You may think you know exactly how you want to use an area or location, and your ideas and plans may be spot on. They may also turn out to be totally ridiculous. If that’s the case, let a place suggest other possibilities to you.  They might be even better than what you originally had in mind.

Bon voyage!

[Author’s Note: This is also my own “bon voyage” to the Get It Write blog. I’ve greatly enjoyed working with Janet Dawson, who put together this wonderful collection of talent on behalf of Perseverance Press. Thanks also to Meredith Phillips and Sue Trowbridge behind the scenes. Please follow my intermittent personal blog at and visit


3 Responses

  1. Very helpful and specific advice! I’m going to follow it this summer in Belgium.

  2. That’s how I wound up sending Jeri Howard to Paris in Witness to Evil. I was there and the story was crowding in around me. It’s been a pleasure working with you, Taffy, and best of luck. Janet

  3. Exactly right, Taffy. The other day I was cleaning out STUFF, making room for more stuff–you know–and found a bunch of the little notebooks I’d filled in just that way for earlier books. Nobody could use all those details, but there’s no way to know when you’re there what you’ll wish you’d kept, so I wrote and saved way more than I ever expected to use.

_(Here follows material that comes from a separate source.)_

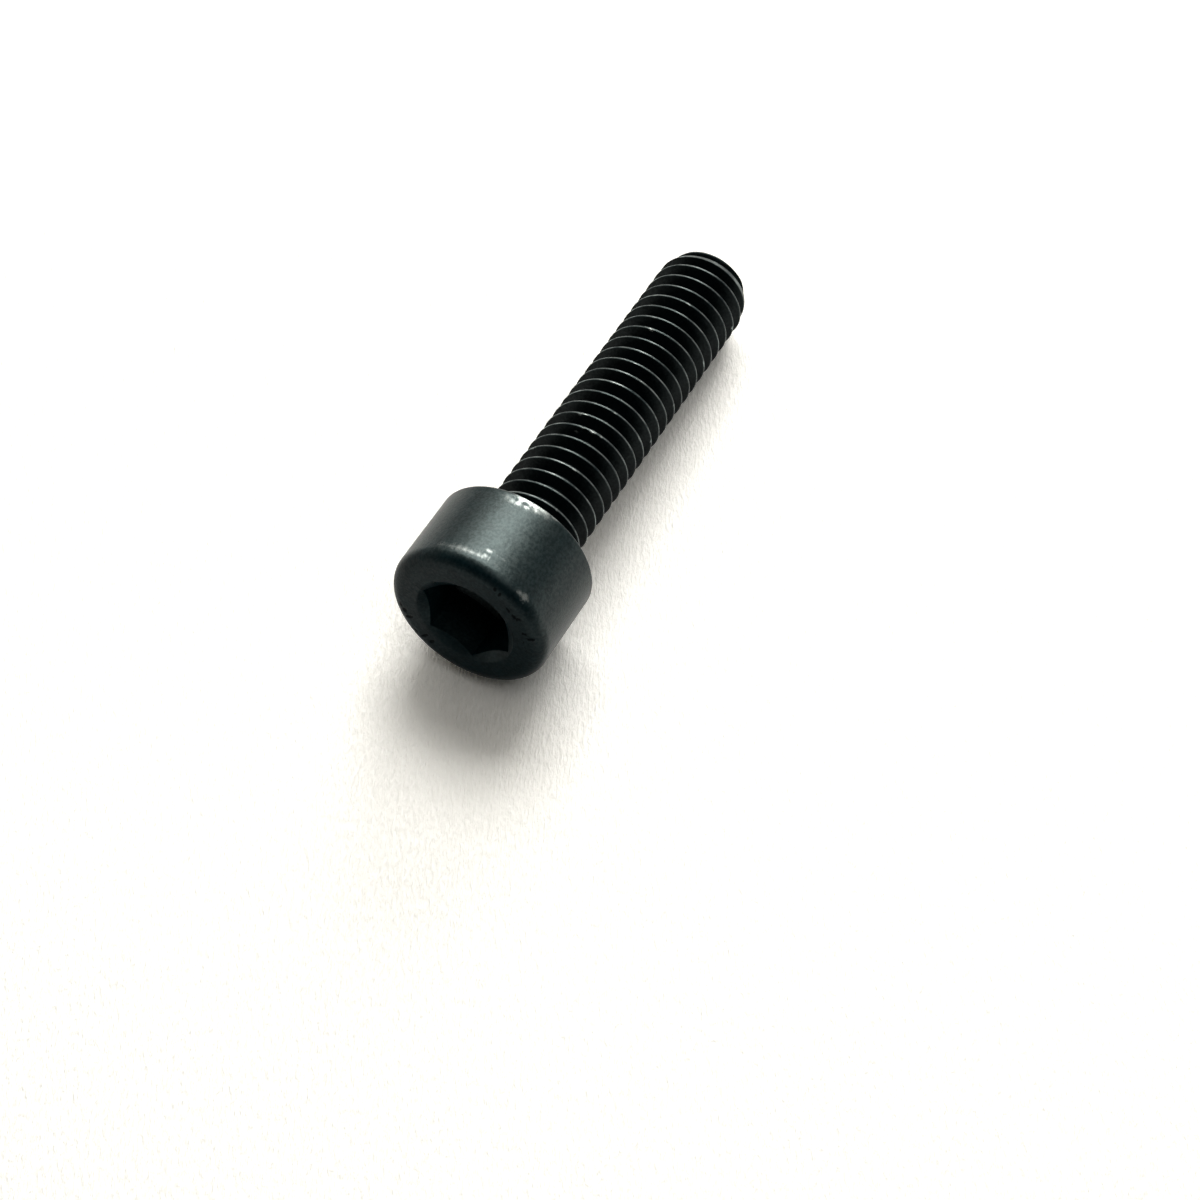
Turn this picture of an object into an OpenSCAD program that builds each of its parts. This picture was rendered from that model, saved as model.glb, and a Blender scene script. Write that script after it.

    The little notebooks I like for that purpose are spiral bound, 3″ X 5″–easy to tuck in a pocket, and unobtrusive to onlookers, if anybody even bothers to look. And pictures. And freebies.

    Sometimes being an ordinary tourist or visitor works, but in one situation where I wanted to interview people, I asked my local newspaper ahead of time to let me write a feature article. That got me press credentials, which came in mighty handy.